_Goal_
Give the lines of the material verbatim, from the first line to the line with "return [place_on(route, distance)", including both.

_Recorded data_

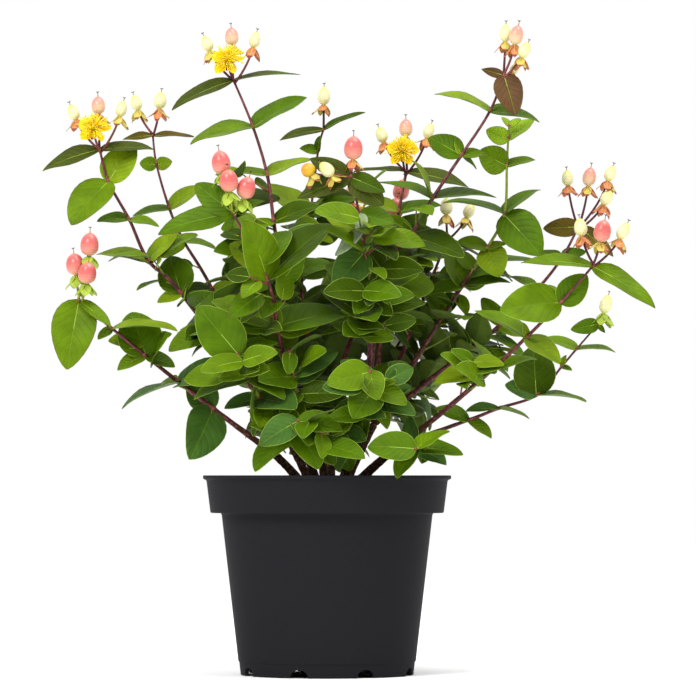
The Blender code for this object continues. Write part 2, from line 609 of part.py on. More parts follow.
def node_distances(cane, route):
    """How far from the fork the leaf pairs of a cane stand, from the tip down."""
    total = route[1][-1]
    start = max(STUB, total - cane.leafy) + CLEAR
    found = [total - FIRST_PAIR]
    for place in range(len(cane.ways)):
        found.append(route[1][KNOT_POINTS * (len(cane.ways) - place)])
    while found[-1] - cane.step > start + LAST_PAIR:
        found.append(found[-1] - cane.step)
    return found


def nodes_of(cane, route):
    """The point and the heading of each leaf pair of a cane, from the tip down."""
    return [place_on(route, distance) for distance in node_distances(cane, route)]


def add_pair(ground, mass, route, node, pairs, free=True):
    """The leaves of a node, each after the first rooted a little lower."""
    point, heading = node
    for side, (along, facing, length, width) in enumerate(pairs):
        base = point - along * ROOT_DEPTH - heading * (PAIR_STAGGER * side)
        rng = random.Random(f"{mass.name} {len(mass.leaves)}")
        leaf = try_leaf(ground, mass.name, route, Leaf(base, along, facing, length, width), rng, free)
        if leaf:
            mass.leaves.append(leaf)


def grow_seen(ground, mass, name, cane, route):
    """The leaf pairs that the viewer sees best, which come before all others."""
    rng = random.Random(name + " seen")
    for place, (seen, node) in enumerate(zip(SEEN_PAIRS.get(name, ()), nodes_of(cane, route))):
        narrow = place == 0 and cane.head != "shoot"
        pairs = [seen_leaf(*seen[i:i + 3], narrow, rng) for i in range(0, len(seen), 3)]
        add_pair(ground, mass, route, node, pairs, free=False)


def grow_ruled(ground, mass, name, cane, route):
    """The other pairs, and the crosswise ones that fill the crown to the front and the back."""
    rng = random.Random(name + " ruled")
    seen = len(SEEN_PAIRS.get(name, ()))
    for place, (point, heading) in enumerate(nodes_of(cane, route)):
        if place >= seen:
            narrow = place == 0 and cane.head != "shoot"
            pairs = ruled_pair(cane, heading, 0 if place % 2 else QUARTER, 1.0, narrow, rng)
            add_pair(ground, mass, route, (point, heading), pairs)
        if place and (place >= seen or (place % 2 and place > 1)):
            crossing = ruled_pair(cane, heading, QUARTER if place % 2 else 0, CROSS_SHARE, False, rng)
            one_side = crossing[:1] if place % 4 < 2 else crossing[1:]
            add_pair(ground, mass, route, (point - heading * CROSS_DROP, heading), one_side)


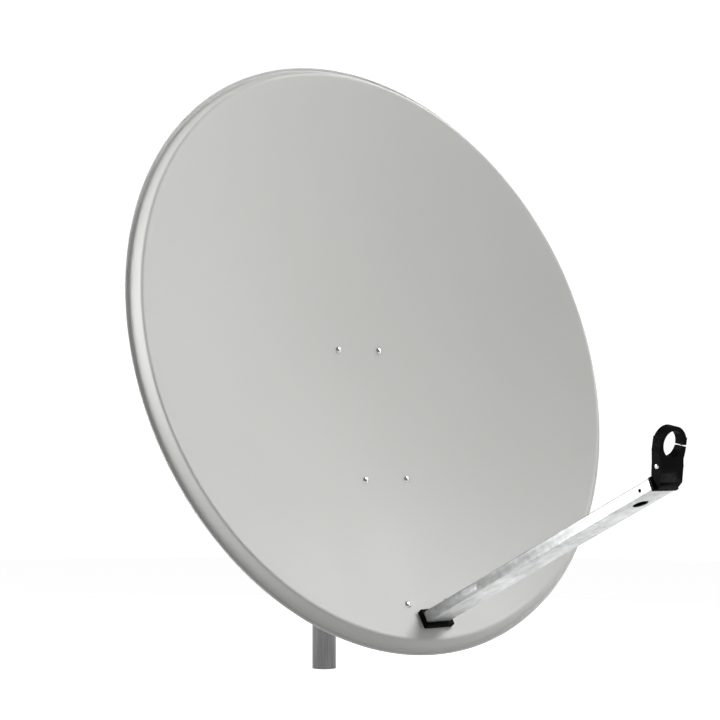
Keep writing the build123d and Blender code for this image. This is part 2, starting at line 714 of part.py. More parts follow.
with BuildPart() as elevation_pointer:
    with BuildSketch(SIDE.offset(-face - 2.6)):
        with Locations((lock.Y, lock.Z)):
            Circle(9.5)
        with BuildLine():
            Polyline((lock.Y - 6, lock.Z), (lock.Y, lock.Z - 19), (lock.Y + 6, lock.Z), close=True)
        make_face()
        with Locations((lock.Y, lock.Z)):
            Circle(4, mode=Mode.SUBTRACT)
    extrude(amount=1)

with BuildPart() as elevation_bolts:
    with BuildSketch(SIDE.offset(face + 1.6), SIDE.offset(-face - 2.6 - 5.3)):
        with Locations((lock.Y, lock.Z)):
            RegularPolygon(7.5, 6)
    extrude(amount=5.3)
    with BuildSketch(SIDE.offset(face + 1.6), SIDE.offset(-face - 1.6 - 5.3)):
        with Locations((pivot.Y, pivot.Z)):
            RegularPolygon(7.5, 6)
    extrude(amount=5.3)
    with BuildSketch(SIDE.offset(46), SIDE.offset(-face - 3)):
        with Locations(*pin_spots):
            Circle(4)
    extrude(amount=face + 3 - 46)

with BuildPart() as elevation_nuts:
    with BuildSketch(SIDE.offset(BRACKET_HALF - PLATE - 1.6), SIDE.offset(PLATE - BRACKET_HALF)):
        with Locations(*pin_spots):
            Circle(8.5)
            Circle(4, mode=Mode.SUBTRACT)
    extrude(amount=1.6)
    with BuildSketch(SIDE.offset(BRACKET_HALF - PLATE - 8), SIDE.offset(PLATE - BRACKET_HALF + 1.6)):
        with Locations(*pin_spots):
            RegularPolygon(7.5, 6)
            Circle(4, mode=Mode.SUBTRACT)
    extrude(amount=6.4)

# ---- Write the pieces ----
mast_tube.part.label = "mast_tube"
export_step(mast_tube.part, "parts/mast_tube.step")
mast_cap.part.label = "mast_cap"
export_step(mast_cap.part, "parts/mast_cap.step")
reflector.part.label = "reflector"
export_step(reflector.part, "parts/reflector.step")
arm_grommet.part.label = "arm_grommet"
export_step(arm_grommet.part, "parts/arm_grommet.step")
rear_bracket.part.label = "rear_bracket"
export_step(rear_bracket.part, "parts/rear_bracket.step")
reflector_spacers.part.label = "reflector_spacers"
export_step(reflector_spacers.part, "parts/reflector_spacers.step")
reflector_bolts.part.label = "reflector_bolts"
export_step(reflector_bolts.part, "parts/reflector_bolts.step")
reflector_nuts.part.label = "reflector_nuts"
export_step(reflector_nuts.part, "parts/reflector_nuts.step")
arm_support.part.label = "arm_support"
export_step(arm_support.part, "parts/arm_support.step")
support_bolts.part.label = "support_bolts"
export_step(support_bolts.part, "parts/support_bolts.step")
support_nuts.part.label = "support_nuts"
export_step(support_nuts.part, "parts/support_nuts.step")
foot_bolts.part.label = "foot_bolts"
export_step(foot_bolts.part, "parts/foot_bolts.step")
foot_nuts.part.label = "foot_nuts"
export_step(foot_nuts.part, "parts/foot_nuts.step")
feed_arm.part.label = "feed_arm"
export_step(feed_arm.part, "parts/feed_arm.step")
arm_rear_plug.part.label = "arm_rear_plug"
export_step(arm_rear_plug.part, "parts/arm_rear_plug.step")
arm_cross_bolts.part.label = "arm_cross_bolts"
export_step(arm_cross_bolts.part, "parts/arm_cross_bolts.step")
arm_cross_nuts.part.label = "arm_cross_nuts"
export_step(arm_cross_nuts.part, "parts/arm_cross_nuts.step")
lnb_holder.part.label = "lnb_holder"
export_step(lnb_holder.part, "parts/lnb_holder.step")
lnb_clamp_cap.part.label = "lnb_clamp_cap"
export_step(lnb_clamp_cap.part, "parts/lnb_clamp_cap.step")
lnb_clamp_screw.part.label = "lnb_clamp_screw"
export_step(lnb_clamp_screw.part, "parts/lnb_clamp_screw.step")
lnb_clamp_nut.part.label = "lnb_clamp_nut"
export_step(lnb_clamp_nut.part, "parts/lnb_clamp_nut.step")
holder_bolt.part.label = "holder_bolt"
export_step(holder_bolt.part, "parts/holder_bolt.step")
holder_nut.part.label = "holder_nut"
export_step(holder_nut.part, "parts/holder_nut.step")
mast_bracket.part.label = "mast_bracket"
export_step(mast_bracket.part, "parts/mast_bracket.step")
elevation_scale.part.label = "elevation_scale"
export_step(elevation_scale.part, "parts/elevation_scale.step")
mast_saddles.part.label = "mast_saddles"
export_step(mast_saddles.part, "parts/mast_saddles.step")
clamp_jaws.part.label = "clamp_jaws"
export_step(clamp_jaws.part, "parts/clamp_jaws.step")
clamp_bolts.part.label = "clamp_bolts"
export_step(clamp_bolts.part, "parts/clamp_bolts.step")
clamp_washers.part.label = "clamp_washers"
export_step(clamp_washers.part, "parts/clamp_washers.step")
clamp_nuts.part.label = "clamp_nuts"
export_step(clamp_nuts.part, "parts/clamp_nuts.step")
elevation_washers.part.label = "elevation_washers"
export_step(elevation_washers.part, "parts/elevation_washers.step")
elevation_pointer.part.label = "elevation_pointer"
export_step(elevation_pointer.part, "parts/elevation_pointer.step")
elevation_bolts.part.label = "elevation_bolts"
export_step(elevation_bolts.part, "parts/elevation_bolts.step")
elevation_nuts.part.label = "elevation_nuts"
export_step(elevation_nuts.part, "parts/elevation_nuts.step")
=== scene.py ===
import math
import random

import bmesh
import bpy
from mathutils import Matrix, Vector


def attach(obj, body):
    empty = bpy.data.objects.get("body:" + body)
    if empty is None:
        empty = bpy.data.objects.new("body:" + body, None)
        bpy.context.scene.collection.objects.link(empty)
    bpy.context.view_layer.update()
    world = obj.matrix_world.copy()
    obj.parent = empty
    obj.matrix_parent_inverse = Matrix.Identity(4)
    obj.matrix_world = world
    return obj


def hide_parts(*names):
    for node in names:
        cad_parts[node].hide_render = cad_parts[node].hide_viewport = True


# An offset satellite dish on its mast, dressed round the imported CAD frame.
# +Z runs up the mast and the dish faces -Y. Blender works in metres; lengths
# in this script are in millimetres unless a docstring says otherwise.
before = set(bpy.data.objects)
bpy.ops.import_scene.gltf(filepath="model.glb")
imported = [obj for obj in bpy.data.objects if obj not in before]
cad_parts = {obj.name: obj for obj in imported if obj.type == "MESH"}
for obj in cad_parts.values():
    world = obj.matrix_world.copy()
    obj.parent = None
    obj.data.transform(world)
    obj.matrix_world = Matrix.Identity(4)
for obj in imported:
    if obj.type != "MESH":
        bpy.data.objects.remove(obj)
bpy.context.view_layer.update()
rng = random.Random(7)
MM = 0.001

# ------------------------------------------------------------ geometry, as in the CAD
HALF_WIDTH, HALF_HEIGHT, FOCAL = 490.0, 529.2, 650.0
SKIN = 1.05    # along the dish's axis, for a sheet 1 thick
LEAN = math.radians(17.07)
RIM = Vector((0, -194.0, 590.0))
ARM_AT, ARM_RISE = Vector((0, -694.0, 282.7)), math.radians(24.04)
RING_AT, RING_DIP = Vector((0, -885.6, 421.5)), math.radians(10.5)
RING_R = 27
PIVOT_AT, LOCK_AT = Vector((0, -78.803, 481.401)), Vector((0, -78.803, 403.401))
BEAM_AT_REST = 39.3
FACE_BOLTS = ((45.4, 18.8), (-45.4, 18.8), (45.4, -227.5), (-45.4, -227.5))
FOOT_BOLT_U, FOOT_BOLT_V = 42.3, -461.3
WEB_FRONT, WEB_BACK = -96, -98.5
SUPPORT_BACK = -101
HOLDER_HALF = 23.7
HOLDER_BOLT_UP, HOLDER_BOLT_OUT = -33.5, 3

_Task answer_
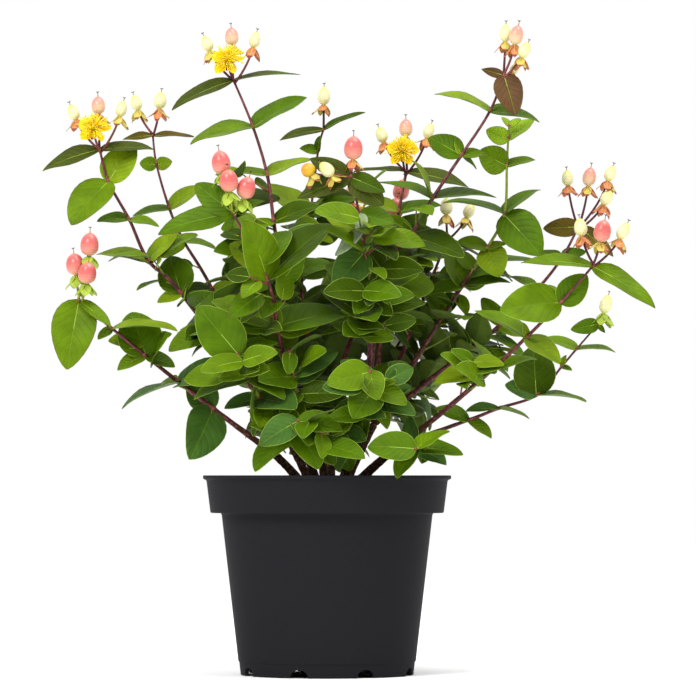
The Blender code for this object continues. Write part 2, from line 609 of part.py on. More parts follow.
def node_distances(cane, route):
    """How far from the fork the leaf pairs of a cane stand, from the tip down."""
    total = route[1][-1]
    start = max(STUB, total - cane.leafy) + CLEAR
    found = [total - FIRST_PAIR]
    for place in range(len(cane.ways)):
        found.append(route[1][KNOT_POINTS * (len(cane.ways) - place)])
    while found[-1] - cane.step > start + LAST_PAIR:
        found.append(found[-1] - cane.step)
    return found


def nodes_of(cane, route):
    """The point and the heading of each leaf pair of a cane, from the tip down."""
    return [place_on(route, distance) for distance in node_distances(cane, route)]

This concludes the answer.